##### SUPPLIED DATA #####
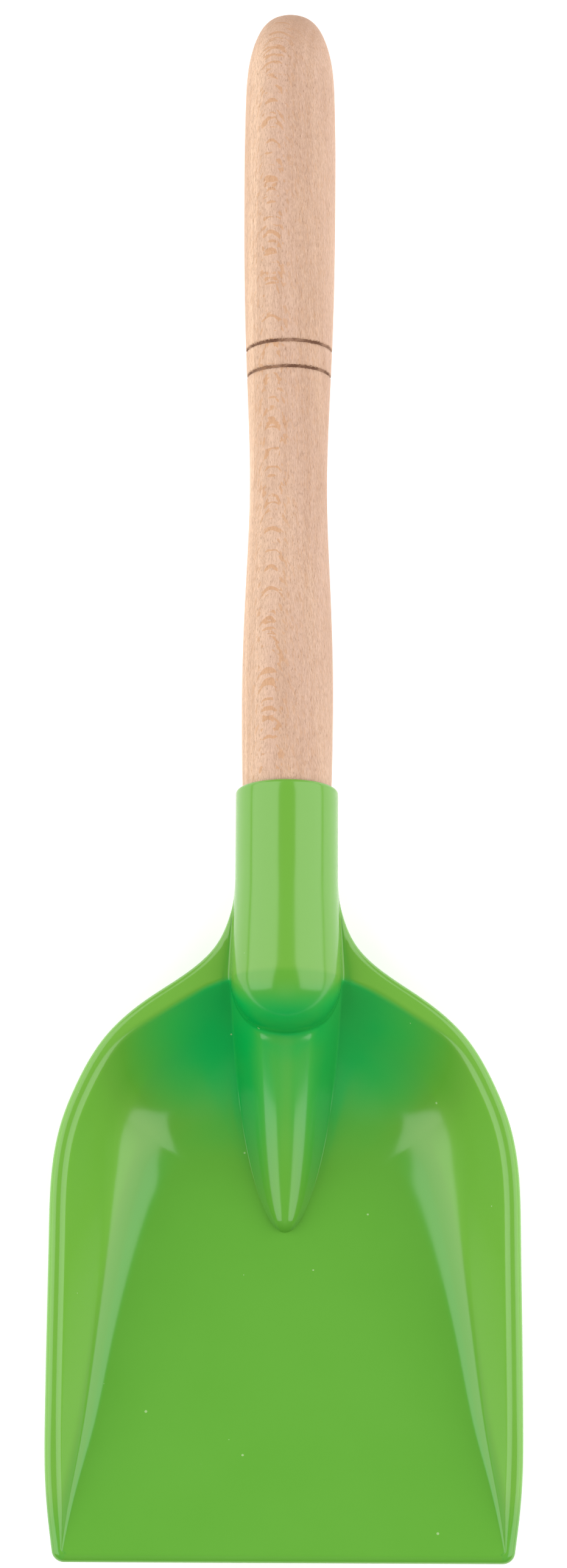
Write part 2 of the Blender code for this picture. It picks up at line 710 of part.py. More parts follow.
def handle_keys():
    """Points that the handle's outline passes through: its rounded end, then its body down to the mouth."""
    end = [(HANDLE_REACH - share * END_ROUND_LENGTH, part * GRIP_RADIUS) for share, part in END_KEYS]
    grip_shoulder = WAIST_RADIUS + GRIP_SHOULDER_SHARE * (GRIP_RADIUS - WAIST_RADIUS) + GRIP_SHOULDER_FILL
    waist_shoulder = (WAIST_RADIUS + SWELL_RADIUS) / 2 + WAIST_SHOULDER_FILL
    body = [
        end[-1],
        (GRIP_PLACE, GRIP_RADIUS),
        ((WAIST_PLACE + GRIP_PLACE) / 2, grip_shoulder),
        (WAIST_PLACE, WAIST_RADIUS),
        ((WAIST_PLACE + SWELL_PLACE) / 2, waist_shoulder),
        (SWELL_PLACE, SWELL_RADIUS),
        (MOUTH_Y, TENON_RADIUS),
    ]
    return end, body


def handle_mesh():
    end_keys, body_keys = handle_keys()
    steps = [math.dist(a, b) for a, b in zip(end_keys, end_keys[1:])]
    lengths = np.concatenate(([0.0], np.cumsum(steps)))
    end = cubic_through(lengths, end_keys)
    body = cubic_through([-y for y, _ in body_keys], [radius for _, radius in body_keys])
    profile = [(0.0, HANDLE_REACH)]
    for k in range(1, HANDLE_END_STEPS):
        y, radius = end(lengths[-1] * (k / HANDLE_END_STEPS) ** END_CROWDING)
        profile.append((radius, y))
    stops = list(np.linspace(body_keys[0][0], MOUTH_Y, HANDLE_STEPS))
    for place in GROOVE_PLACES:
        half = GROOVE_WIDTH / 2
        stops = [y for y in stops if abs(y - place) > GROOVE_ROOM] + [place - half, place, place + half]
    for y in sorted(stops, reverse=True):
        groove = GROOVE_DEPTH if y in GROOVE_PLACES else 0.0
        profile.append((float(body(-y)) - groove, y))
    foot_y = MOUTH_Y - TENON_LENGTH
    profile += [(TENON_RADIUS, foot_y + TENON_CHAMFER), (TENON_RADIUS - TENON_CHAMFER, foot_y), (0.0, foot_y)]
    return turned(profile, TURNED_STEPS)


def cylinder_down(radius, top_z, bottom_z, y, steps):
    """A closed cylinder along Z, between two heights, at x = 0."""
    bm = bmesh.new()
    bmesh.ops.create_cone(
        bm, cap_ends=True, segments=steps, radius1=radius, radius2=radius, depth=top_z - bottom_z
    )
    bmesh.ops.translate(bm, verts=bm.verts, vec=(0, y, (top_z + bottom_z) / 2))
    return bm


def build_scoop():
    plastic = plastic_material()
    beech = surface_material("beech", (0.680, 0.450, 0.315, 1), 0.62, 0.0)
    steel = surface_material("zinc_plated_steel", (0.62, 0.62, 0.60, 1), 0.32, 1.0)
    rest = bpy.data.objects.new("rest_pose", None)
    bpy.context.collection.objects.link(rest)

    blade = new_object("scoop_blade", blade_mesh(), plastic, rest)
    handle = new_object("handle", handle_mesh(), beech, rest)
    add_screw(blade, handle, steel, rest)
    lay_down(rest, blade, handle)


def add_screw(blade, handle, steel, rest):
    """Screw, its boss under the socket, and the holes that it passes through."""
    y = MOUTH_Y - SCREW_PLACE
    seat_z = -SOCKET_RADIUS - BOSS_DROP
    tip_z = seat_z - FIT_CLEARANCE + SCREW_LENGTH
    hole_radius = SCREW_SHANK_RADIUS + FIT_CLEARANCE
    boss_top = -BORE_RADIUS - SOCKET_WALL / 2
    boss = new_object("boss_shape", cylinder_down(BOSS_RADIUS, boss_top, seat_z, y, BOSS_SIDES), steel, rest)
    hole = cylinder_down(hole_radius, tip_z + FIT_CLEARANCE, seat_z - 1 * MM, y, SCREW_SIDES)
    drill = new_object("screw_hole_shape", hole, steel, rest)
    cut_or_join(blade, boss, "UNION")
    cut_or_join(blade, drill, "DIFFERENCE")
    cut_or_join(handle, drill, "DIFFERENCE")

    head_z = seat_z - FIT_CLEARANCE
    profile = [
        (0.0, tip_z),
        (SCREW_SHANK_RADIUS / 2, tip_z - SCREW_TIP),
        (SCREW_SHANK_RADIUS, tip_z - SCREW_POINT),
        (SCREW_SHANK_RADIUS, head_z),
    ]
    profile += [(SCREW_HEAD_RADIUS * out, head_z - SCREW_HEAD_HEIGHT * down) for out, down in SCREW_HEAD_KEYS]
    bm = turned(profile, SCREW_SIDES)
    bmesh.ops.rotate(bm, cent=(0, 0, 0), matrix=Matrix.Rotation(math.pi / 2, 3, "X"), verts=bm.verts)
    bmesh.ops.translate(bm, verts=bm.verts, vec=(0, y, 0))
    screw = new_object("socket_screw", bm, steel, rest)
    drive = bmesh.new()
    for size in ((DRIVE_LENGTH, DRIVE_WIDTH), (DRIVE_WIDTH, DRIVE_LENGTH)):
        bar = bmesh.ops.create_cube(drive, size=1.0)["verts"]
        bmesh.ops.scale(drive, verts=bar, vec=(*size, 2 * DRIVE_DEPTH))
    bmesh.ops.translate(drive, verts=drive.verts, vec=(0, y, head_z - SCREW_HEAD_HEIGHT))
    cut_or_join(screw, new_object("drive_shape", drive, steel, rest), "DIFFERENCE")
    screw.modifiers["drive_shape"].use_self = True


def lay_down(rest, *pieces):
    """Tilts the scoop until its heel and the end of its handle touch z = 0, and centres it."""
    sets = [np.array([vertex.co[:] for vertex in piece.data.vertices]) for piece in pieces]

    def lowest(points, tilt):
        return (points[:, 1] * math.sin(tilt) + points[:, 2] * math.cos(tilt)).min()

    low, high = math.radians(-30), math.radians(30)
    for _ in range(60):
        tilt = (low + high) / 2
        if lowest(sets[0], tilt) < lowest(sets[1], tilt):
            high = tilt
        else:
            low = tilt
    every = np.concatenate(sets)
    along = every[:, 1] * math.cos(tilt) - every[:, 2] * math.sin(tilt)
    rest.rotation_euler = (tilt, 0, 0)
    rest.location = (0, -(along.min() + along.max()) / 2, -lowest(every, tilt))


clear_scene()
build_scoop()
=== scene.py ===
import math

import bmesh
import bpy
import numpy as np
from mathutils import Matrix, Vector
from mathutils.bvhtree import BVHTree
from mathutils.kdtree import KDTree


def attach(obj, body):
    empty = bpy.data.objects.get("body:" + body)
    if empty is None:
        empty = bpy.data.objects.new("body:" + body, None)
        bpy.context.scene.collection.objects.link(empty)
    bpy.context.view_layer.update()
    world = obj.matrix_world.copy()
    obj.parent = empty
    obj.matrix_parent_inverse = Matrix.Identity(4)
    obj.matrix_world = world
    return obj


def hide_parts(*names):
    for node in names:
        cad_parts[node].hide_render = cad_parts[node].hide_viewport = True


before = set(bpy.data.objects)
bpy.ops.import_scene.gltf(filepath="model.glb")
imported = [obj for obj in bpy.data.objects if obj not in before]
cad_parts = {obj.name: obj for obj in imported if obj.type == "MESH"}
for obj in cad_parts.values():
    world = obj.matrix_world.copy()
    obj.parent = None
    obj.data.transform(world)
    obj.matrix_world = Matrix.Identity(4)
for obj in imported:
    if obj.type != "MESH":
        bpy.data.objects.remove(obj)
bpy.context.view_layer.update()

# Hand scoop: a moulded blade with a socket, a turned beech handle and the screw that holds it.
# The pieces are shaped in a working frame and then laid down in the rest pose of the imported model.
# Working frame: the handle's axis is Y and the socket's mouth is at y = 0. The handle runs towards +Y,
# the blade towards -Y, and Z points out of the bowl. The blade is symmetric about x = 0.

MM = 0.001

# Blade, as seen from above
BLADE_WIDTH = 132.0 * MM
BLADE_LENGTH = 163.8 * MM  # from the socket's root to the front edge
WEB_LENGTH = 23.4 * MM  # the web runs this far up the socket from its root
FRONT_CORNER_RADIUS = 3.5 * MM
FRONT_NARROWING = 5.7 * MM  # corner arc's centre, inside the widest half-width
FRONT_TAPER = math.radians(8)
CORNER_FOLD_INSET = 0.8 * MM  # fold and brow run this far inside the rim's edge in the front corner
CORNER_BROW_INSET = 0.4 * MM
CORNER_FOLD_RADIUS = 0.6 * MM

# Blade, in depth
BOWL_DEPTH = 28.6 * MM  # rim to floor, at the heel
FRONT_DEPTH = 3.5 * MM  # rim plane to floor, at the front edge
RIM_DROP = 3.75 * MM  # the rim comes down this far towards the front corners
RIM_DROP_START = 43.1 * MM  # from the front edge
RIM_DROP_END = 4.8 * MM
WALL = 2.5 * MM
RIM_THICKNESS = 3.0 * MM
RIM_ROUND = 2.2 * MM  # outer rounding of the rim, also of the front edge
RIM_KNEE = 0.75  # the outer rounding comes down this share of the rim's thickness
RIM_UNDER_ROUND = 0.6 * MM
BROW_RADIUS = 3.0 * MM  # rounding between the rim and the inside of the wall
UNDER_RIM_RADIUS = 1.5 * MM
LEAST_FOLD_RADIUS = 0.5 * MM
LEAST_RISE = 0.5 * MM  # a wall that rises less than this counts as flat
LEAST_GAP = 0.05 * MM  # between the corners of a section

# Socket
TENON_RADIUS = 12.5 * MM
TENON_LENGTH = 49.0 * MM
FIT_CLEARANCE = 0.3 * MM
SOCKET_WALL = 1.6 * MM
SOCKET_FLARE = 1.15 * MM  # the socket is this much larger in radius at its root
SOCKET_FLARE_START = 24.0 * MM
ROOT_PAST_TENON = 5.3 * MM  # the dome starts at the root, this far beyond the tenon's end
MOUTH_ROUND = 1.2 * MM
MOUTH_CHAMFER = 0.3 * MM
BORE_END_GAP = 1.0 * MM  # room beyond the tenon before the bore rounds off
BORE_END_LENGTH = 9.0 * MM

# Ridge that carries the socket's load down onto the floor
RIDGE_LENGTH = 67.8 * MM  # root to tip
RIDGE_NOSE_RISE = 3.0 * MM  # the crest rises this much in a steep nose at the tip
RIDGE_NOSE_LENGTH = 1.1 * MM
RIDGE_TIP_SLOPE = math.radians(6)
RIDGE_DOME_SLOPE = math.radians(32)  # where the crest meets the domed end of the socket
RIDGE_BEND_START = 6.0 * MM  # from the tip; from here on the crest bends up
RIDGE_CREST_SHARE_TIP = 0.95  # radius of the rounded crest, as a share of the foot's half-width
RIDGE_CREST_SHARE_ROOT = 0.6
RIDGE_BASE_POWER = 1.4
STEEPEST_FLANK = math.radians(88)
BOW_POWER = 1.5  # how quickly ribs and rows bend round near the socket
EVEN_ROWS_FROM = 0.25  # rows over the ridge straighten over this share of it, from the root
RIDGE_TIP_WALL = 4.5 * MM  # the hollow under the ridge starts this far behind its tip
HOLLOW_RISE = 2.2 * MM  # of the hollow, at its end under the socket
HOLLOW_CREST_RADIUS = 1.5 * MM  # at least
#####
### GOAL
Out of the data above, set down the lines from the one with "low, high = math.radians(-30), math.radians(30)" to the one with "before = set(bpy.data.objects)", both included, exactly as written and with no additions.

### FULL SOLUTION
    low, high = math.radians(-30), math.radians(30)
    for _ in range(60):
        tilt = (low + high) / 2
        if lowest(sets[0], tilt) < lowest(sets[1], tilt):
            high = tilt
        else:
            low = tilt
    every = np.concatenate(sets)
    along = every[:, 1] * math.cos(tilt) - every[:, 2] * math.sin(tilt)
    rest.rotation_euler = (tilt, 0, 0)
    rest.location = (0, -(along.min() + along.max()) / 2, -lowest(every, tilt))


clear_scene()
build_scoop()
=== scene.py ===
import math

import bmesh
import bpy
import numpy as np
from mathutils import Matrix, Vector
from mathutils.bvhtree import BVHTree
from mathutils.kdtree import KDTree


def attach(obj, body):
    empty = bpy.data.objects.get("body:" + body)
    if empty is None:
        empty = bpy.data.objects.new("body:" + body, None)
        bpy.context.scene.collection.objects.link(empty)
    bpy.context.view_layer.update()
    world = obj.matrix_world.copy()
    obj.parent = empty
    obj.matrix_parent_inverse = Matrix.Identity(4)
    obj.matrix_world = world
    return obj


def hide_parts(*names):
    for node in names:
        cad_parts[node].hide_render = cad_parts[node].hide_viewport = True


before = set(bpy.data.objects)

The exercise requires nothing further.